Starting at the line containing "for (name = METAL_NODES) metal(name);", copy each line exactly, ending with the line containing "obj.data.transform(world)". Leave out everything else.

■ Extracted entries ■
-------------------------

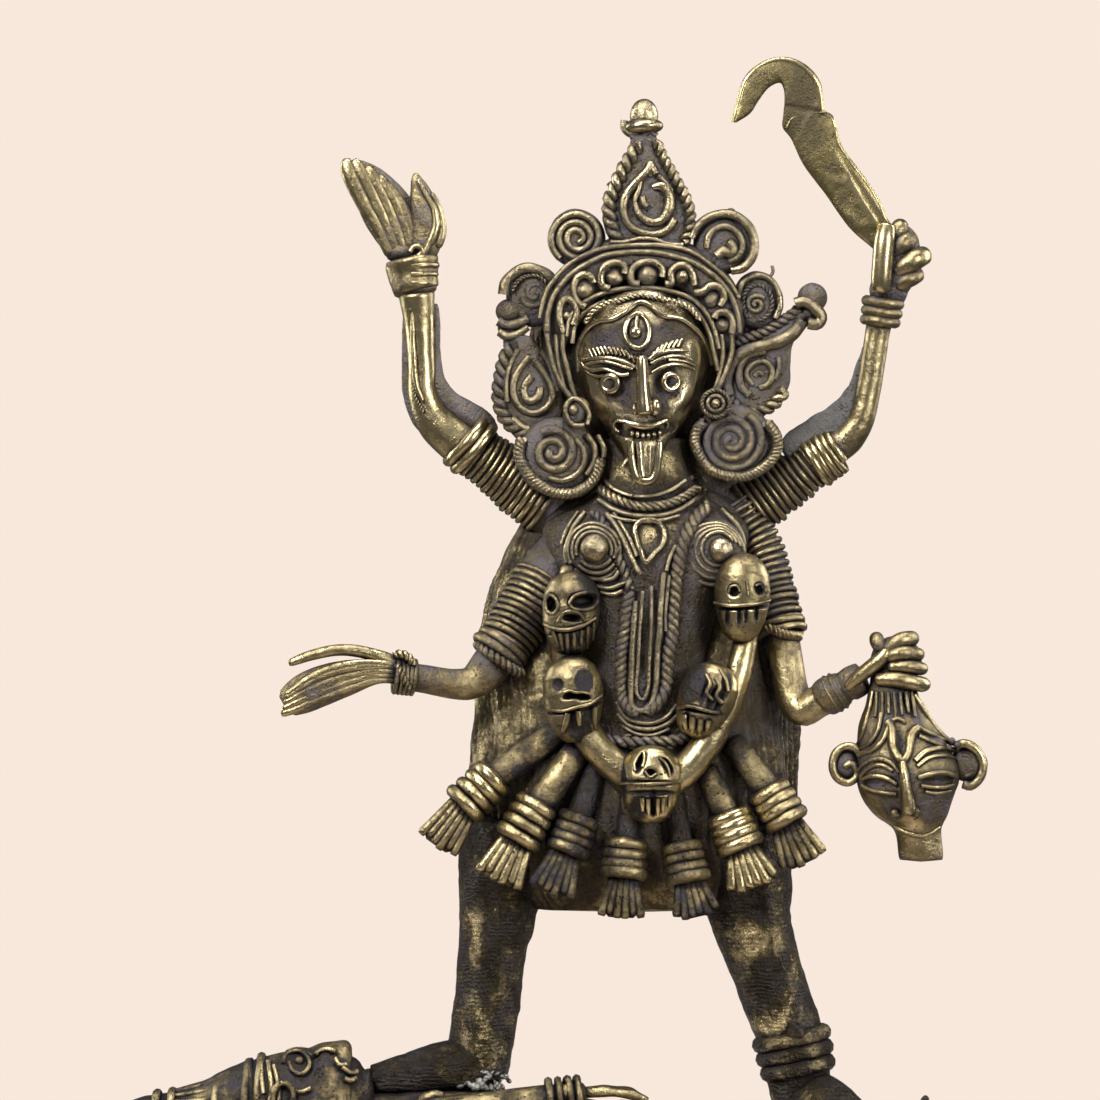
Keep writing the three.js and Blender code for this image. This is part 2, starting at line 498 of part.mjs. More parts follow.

-------------------------

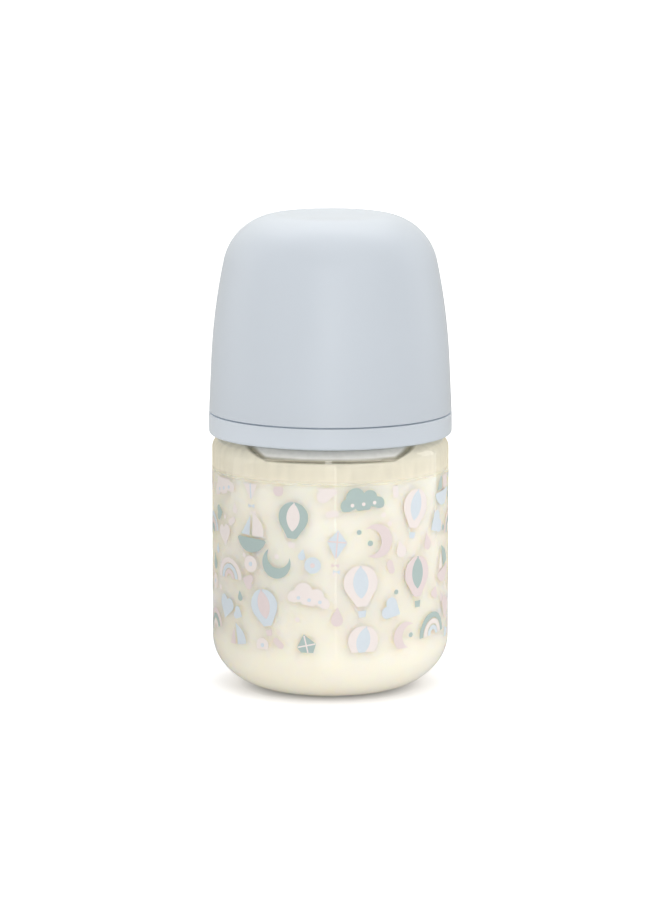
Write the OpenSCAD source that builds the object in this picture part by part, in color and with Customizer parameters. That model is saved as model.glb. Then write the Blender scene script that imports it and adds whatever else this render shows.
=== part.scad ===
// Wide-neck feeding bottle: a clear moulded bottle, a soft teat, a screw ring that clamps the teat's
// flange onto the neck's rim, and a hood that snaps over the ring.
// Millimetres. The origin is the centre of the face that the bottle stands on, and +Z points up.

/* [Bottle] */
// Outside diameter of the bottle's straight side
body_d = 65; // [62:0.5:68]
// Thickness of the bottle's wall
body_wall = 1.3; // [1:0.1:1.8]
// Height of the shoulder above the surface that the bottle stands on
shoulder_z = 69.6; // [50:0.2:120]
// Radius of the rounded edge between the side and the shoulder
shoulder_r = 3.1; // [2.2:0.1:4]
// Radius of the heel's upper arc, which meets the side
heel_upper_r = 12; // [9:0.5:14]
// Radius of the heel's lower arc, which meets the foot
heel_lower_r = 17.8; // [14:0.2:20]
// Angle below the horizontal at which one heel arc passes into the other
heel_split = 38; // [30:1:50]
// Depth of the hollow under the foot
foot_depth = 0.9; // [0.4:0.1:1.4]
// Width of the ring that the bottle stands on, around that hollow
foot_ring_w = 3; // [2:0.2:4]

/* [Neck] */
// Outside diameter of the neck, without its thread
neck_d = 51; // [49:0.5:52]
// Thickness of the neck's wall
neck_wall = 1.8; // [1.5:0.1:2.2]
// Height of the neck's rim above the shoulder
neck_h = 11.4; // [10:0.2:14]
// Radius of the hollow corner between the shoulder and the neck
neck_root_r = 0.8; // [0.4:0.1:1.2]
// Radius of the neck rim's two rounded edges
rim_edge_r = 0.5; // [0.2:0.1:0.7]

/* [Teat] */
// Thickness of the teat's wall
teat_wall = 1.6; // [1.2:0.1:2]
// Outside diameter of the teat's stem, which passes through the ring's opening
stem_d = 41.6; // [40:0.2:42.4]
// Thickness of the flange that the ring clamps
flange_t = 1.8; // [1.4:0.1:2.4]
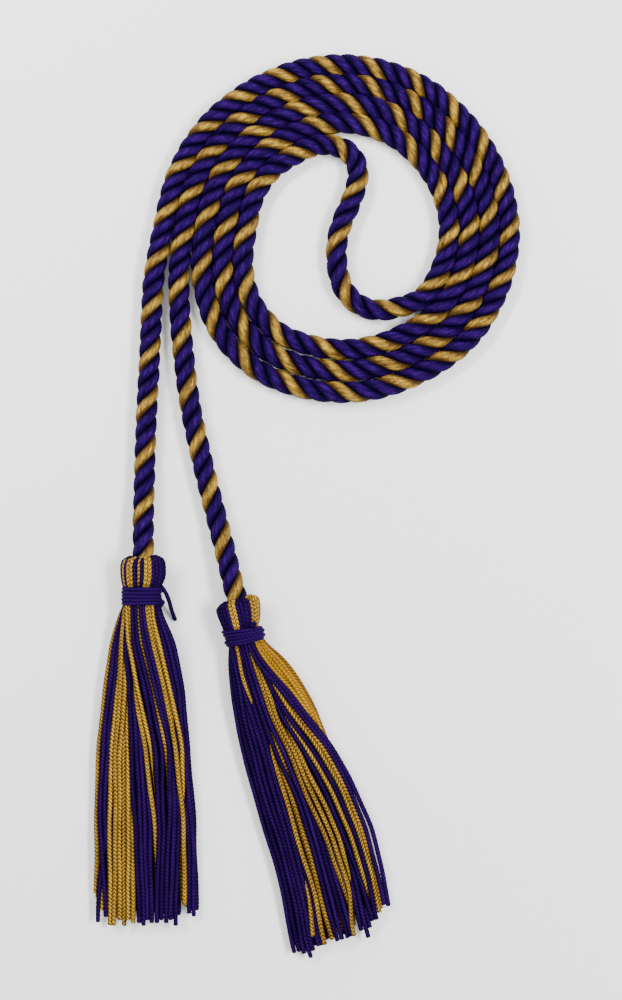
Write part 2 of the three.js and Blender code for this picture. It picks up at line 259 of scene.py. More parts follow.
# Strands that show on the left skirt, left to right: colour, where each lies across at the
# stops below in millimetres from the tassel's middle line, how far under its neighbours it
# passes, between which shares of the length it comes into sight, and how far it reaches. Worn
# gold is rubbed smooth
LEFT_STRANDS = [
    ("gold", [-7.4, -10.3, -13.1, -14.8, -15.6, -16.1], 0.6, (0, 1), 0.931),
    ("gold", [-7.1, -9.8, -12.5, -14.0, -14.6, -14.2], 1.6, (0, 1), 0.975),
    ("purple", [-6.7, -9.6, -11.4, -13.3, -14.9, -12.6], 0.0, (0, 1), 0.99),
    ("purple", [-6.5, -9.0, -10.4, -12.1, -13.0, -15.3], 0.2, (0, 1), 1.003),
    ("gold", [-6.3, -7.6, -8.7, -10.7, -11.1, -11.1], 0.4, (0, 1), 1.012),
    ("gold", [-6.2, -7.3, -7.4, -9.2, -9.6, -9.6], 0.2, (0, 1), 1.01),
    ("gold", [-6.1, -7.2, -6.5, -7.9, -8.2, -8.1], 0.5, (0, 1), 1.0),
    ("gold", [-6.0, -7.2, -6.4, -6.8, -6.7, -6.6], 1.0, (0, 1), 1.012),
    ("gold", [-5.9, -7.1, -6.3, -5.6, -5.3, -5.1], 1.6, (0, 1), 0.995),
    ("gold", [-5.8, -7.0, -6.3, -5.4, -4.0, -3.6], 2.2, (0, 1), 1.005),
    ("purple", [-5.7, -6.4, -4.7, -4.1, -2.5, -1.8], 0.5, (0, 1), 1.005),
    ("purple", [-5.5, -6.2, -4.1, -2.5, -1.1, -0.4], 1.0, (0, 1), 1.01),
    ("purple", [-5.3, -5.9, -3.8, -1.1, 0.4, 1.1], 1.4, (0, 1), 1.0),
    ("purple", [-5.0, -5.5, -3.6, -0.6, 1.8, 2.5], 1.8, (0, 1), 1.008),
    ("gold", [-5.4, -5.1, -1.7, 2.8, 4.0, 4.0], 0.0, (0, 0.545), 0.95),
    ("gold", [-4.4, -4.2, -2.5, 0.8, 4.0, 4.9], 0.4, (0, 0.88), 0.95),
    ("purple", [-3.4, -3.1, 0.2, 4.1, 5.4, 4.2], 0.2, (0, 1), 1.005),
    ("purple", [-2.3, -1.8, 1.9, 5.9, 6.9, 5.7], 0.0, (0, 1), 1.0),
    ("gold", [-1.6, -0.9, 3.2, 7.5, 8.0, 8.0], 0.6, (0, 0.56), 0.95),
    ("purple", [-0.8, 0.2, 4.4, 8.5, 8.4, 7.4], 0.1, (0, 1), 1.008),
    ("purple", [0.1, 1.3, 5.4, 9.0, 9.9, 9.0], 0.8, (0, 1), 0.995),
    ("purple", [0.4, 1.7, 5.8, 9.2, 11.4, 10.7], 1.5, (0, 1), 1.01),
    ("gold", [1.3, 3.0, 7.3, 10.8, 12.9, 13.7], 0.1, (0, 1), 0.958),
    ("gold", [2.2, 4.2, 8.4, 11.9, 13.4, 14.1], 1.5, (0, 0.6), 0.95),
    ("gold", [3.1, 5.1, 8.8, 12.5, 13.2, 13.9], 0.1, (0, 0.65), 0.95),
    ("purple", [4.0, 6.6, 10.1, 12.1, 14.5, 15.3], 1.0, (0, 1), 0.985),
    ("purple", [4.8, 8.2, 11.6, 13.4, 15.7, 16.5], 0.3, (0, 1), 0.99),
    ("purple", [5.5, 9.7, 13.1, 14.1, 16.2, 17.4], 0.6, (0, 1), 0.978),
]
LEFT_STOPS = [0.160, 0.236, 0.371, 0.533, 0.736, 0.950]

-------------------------

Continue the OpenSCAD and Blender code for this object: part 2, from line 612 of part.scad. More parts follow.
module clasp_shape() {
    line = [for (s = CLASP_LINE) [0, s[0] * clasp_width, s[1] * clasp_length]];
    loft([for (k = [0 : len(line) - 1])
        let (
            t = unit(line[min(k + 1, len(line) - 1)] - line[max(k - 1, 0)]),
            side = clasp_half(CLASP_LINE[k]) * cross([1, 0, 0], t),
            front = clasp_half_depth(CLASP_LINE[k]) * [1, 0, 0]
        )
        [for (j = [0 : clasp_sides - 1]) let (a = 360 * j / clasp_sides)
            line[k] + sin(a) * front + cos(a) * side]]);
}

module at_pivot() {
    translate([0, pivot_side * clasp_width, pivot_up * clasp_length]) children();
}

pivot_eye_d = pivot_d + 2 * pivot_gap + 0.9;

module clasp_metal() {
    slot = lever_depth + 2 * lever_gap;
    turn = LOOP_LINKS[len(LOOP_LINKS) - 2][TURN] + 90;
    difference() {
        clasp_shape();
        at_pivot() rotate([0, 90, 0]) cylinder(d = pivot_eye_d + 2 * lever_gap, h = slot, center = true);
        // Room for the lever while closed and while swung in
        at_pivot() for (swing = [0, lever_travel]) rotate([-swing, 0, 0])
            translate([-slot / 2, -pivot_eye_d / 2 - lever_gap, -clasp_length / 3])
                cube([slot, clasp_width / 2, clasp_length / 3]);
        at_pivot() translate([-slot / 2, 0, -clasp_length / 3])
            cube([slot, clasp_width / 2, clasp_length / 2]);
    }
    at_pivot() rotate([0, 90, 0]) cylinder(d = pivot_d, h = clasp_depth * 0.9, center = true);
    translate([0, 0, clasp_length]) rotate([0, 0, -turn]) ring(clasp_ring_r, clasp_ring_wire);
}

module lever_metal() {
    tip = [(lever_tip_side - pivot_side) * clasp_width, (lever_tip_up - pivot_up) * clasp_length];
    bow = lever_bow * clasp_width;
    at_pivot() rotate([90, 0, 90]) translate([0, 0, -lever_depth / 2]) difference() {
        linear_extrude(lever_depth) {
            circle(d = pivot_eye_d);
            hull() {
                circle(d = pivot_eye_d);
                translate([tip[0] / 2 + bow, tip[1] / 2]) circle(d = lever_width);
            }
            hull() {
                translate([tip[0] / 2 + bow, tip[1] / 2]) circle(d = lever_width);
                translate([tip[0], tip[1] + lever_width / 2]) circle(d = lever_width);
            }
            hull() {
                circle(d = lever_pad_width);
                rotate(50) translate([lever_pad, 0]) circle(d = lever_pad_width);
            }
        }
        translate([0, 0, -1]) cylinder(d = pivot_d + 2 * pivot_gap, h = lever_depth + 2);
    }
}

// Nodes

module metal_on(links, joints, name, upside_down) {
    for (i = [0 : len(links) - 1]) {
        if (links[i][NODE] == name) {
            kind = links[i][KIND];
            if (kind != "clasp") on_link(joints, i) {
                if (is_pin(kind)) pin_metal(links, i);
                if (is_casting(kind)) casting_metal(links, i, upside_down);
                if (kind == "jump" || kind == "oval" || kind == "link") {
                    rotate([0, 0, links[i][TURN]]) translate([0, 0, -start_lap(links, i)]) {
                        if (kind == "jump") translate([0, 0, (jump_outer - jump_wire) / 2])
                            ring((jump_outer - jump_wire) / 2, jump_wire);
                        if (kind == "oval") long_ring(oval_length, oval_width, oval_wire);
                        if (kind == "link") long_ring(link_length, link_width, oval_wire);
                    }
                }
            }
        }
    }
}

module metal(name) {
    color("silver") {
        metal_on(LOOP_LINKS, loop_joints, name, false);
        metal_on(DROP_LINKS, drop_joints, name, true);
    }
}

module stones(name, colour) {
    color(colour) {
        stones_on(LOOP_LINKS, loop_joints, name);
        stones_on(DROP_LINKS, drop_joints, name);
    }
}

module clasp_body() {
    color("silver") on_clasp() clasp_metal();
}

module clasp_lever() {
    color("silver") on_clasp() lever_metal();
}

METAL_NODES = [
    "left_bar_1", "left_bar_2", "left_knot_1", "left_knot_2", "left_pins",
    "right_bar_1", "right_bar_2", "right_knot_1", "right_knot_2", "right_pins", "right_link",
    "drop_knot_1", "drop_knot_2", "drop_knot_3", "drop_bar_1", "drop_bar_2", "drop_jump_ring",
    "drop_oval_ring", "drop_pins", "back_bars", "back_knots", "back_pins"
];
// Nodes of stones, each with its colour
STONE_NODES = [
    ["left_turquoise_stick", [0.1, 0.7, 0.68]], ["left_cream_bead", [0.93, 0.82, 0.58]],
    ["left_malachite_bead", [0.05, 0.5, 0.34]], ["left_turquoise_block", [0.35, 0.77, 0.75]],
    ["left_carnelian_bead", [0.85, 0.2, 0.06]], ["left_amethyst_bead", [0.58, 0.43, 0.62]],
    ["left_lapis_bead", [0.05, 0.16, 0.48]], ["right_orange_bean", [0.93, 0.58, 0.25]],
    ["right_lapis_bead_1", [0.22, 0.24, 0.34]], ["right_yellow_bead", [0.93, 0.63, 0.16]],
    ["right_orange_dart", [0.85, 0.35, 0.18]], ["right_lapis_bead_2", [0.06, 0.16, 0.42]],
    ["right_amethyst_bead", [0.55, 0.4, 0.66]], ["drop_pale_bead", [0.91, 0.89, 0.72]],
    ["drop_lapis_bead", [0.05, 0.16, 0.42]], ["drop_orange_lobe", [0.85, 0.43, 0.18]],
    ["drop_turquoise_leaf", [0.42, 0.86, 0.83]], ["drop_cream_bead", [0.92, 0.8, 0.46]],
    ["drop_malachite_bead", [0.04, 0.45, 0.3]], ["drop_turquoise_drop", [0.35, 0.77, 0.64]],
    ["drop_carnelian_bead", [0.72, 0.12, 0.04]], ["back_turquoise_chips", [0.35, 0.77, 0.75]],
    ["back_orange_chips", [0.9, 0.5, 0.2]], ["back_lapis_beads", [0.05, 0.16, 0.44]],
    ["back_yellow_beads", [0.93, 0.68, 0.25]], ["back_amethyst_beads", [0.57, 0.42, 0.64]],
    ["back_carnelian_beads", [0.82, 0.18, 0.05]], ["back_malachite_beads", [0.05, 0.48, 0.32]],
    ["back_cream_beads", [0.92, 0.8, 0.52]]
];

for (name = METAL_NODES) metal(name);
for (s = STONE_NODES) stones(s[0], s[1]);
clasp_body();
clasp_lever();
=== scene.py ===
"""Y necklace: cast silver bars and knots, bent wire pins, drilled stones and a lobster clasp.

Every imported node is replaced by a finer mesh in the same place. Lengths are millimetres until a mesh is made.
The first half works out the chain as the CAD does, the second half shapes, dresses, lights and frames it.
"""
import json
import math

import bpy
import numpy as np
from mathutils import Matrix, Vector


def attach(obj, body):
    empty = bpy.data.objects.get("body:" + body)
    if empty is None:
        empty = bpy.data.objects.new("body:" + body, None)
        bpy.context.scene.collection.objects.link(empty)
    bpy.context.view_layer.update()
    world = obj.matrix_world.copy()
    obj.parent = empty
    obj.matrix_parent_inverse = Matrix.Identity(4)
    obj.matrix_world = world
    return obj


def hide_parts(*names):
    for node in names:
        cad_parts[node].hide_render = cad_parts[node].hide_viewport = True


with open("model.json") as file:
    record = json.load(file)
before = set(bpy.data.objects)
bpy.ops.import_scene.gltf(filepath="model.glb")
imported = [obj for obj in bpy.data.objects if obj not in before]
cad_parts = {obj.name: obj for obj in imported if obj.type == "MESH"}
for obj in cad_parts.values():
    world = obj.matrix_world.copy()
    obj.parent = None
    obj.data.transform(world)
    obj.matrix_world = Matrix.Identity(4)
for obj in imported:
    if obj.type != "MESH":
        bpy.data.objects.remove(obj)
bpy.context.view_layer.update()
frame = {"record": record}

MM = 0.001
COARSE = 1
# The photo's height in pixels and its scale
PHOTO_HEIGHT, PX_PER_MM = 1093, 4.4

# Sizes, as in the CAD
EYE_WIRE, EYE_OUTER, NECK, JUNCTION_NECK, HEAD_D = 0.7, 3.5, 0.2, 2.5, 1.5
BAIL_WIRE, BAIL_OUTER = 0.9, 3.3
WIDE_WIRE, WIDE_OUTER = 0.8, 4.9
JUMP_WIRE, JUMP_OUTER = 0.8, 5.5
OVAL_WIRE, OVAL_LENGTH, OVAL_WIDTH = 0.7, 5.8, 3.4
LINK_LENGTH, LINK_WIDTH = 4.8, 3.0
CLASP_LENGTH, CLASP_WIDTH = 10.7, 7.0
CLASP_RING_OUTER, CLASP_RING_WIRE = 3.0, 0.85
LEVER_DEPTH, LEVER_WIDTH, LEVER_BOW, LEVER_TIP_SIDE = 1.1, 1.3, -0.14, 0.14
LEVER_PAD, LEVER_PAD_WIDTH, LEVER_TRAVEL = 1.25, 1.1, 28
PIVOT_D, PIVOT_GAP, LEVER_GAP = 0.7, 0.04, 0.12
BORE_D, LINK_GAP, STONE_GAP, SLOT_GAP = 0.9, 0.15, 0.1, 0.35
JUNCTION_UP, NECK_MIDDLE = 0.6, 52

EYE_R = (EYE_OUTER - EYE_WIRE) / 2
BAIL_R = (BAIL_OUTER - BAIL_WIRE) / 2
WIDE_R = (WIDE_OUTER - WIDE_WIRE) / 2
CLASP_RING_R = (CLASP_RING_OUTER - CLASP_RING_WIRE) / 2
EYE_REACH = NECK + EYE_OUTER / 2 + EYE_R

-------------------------

■ Exercise response ■
for (name = METAL_NODES) metal(name);
for (s = STONE_NODES) stones(s[0], s[1]);
clasp_body();
clasp_lever();
=== scene.py ===
"""Y necklace: cast silver bars and knots, bent wire pins, drilled stones and a lobster clasp.

Every imported node is replaced by a finer mesh in the same place. Lengths are millimetres until a mesh is made.
The first half works out the chain as the CAD does, the second half shapes, dresses, lights and frames it.
"""
import json
import math

import bpy
import numpy as np
from mathutils import Matrix, Vector


def attach(obj, body):
    empty = bpy.data.objects.get("body:" + body)
    if empty is None:
        empty = bpy.data.objects.new("body:" + body, None)
        bpy.context.scene.collection.objects.link(empty)
    bpy.context.view_layer.update()
    world = obj.matrix_world.copy()
    obj.parent = empty
    obj.matrix_parent_inverse = Matrix.Identity(4)
    obj.matrix_world = world
    return obj


def hide_parts(*names):
    for node in names:
        cad_parts[node].hide_render = cad_parts[node].hide_viewport = True


with open("model.json") as file:
    record = json.load(file)
before = set(bpy.data.objects)
bpy.ops.import_scene.gltf(filepath="model.glb")
imported = [obj for obj in bpy.data.objects if obj not in before]
cad_parts = {obj.name: obj for obj in imported if obj.type == "MESH"}
for obj in cad_parts.values():
    world = obj.matrix_world.copy()
    obj.parent = None
    obj.data.transform(world)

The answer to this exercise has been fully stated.